Police are investigating claims that the star, who died in October last year, sexually assaulted individuals at both NHS sites.
Savile's estate was previously put on hold in July after a woman claimed to be his illegitimate daughter, the FT said.
It is believed the latest freeze may be in anticipation of legal claims for damages by Savile's alleged victims.
Scotland Yard is leading a national investigation into the television and radio star's activities.

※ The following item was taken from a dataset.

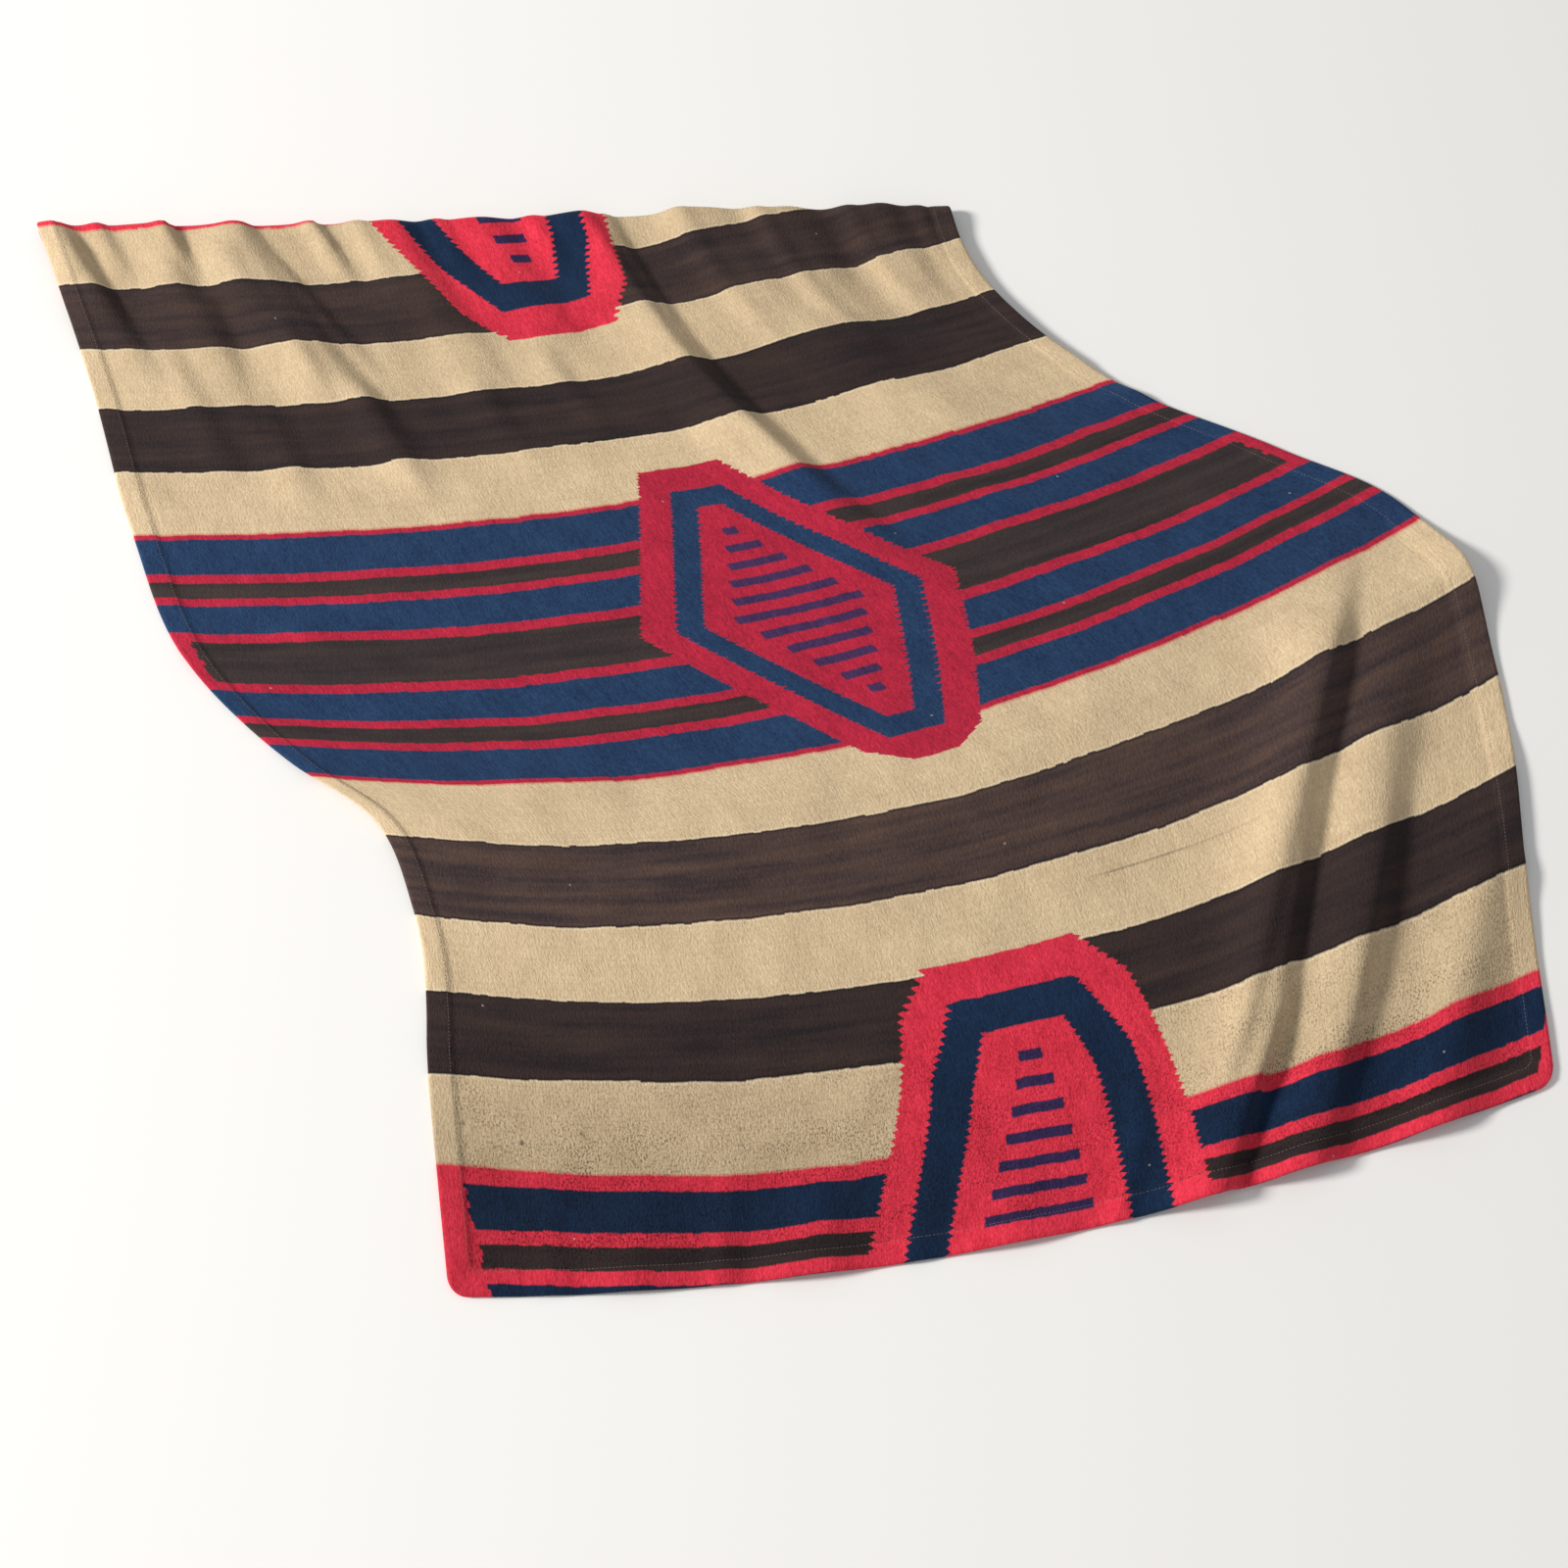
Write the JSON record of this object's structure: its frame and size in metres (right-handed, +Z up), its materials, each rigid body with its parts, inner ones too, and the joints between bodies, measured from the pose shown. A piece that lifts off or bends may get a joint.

He is now believed to have been one of the UK's most prolific abusers, with about 300 possible victims.
Detectives are following 400 lines of inquiry as part of the investigation while the BBC has launched an inquiry into the culture and practices at the corporation in the era of Savile's alleged sexual abuse.
It is also looking at the decision-making process that saw a Newsnight investigation into Savile's activities shelved.
a solicitor representing alleged victims of Savile welcomed NatWest's decision to freeze the estate.
Alan Collins from law firm Pannone said, "This is good news for those victims of Savile who are taking legal action, as it means that they will be able to pursue claims against the estate.
"If NatWest had not put the estate on hold, it would have meant legal action against Savile's estate to prevent the assets from being distributed amongst the beneficiaries of his will."
He added: "Pannone are also actively pursuing inquiries into Savile's overseas assets, which we believe are being administered in Guernsey."